Every five years, Estonia’s Laulupidu song festival brought 30,000 singers to the stage and about 100,000 audience members to the festival grounds. Under Soviet rule the enormous festival was used to promote Communist propaganda, and any lyric or song indicating loyalty to old Estonia (including Estonia’s National Anthem) is forbidden. But during the 1969 festival, the Estonians — 130,000 of them — begin singing their anthem, joyfully and tearfully defying the Soviets. This event marks the beginning of their peaceful revolution.

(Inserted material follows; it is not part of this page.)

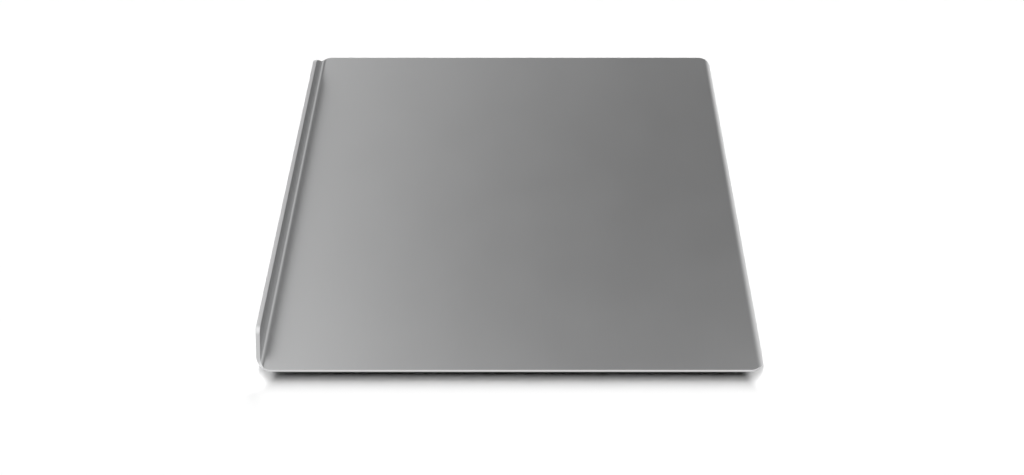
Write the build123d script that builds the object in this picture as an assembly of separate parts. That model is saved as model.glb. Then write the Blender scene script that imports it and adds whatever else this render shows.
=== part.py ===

In another powerful scene, as independence is gaining ground in Estonia, hundreds of USSR-loyal reactionaries storm the capitol building and it appears a full-blown deadly coupe is about to take place. Trapped officials radio an S.O.S. to the public — and the Estonians — possibly all of them — gather behind the Communist mob, trapping them. The Estonians do not fight. Instead they begin chanting “get out” in unison and in an organized fashion the crowd parts, allowing the Russians to in fact get out.

The scene defines the spirit of this, the first film by James Tusty and Maureen Castle Tusty — hugely optimistic. The people save their country with positive solution-oriented cohesion. Though violence has been inflicted on them for decades, it doesn’t seem to be a part of their cultural makeup.

The subject matter won’t tickle everyone’s fancy — it might be tough getting moviegoers in the theater. But those of you who opt to see this gem of a doc will surely leave with a lifted spirit and a sense that nothing is impossible.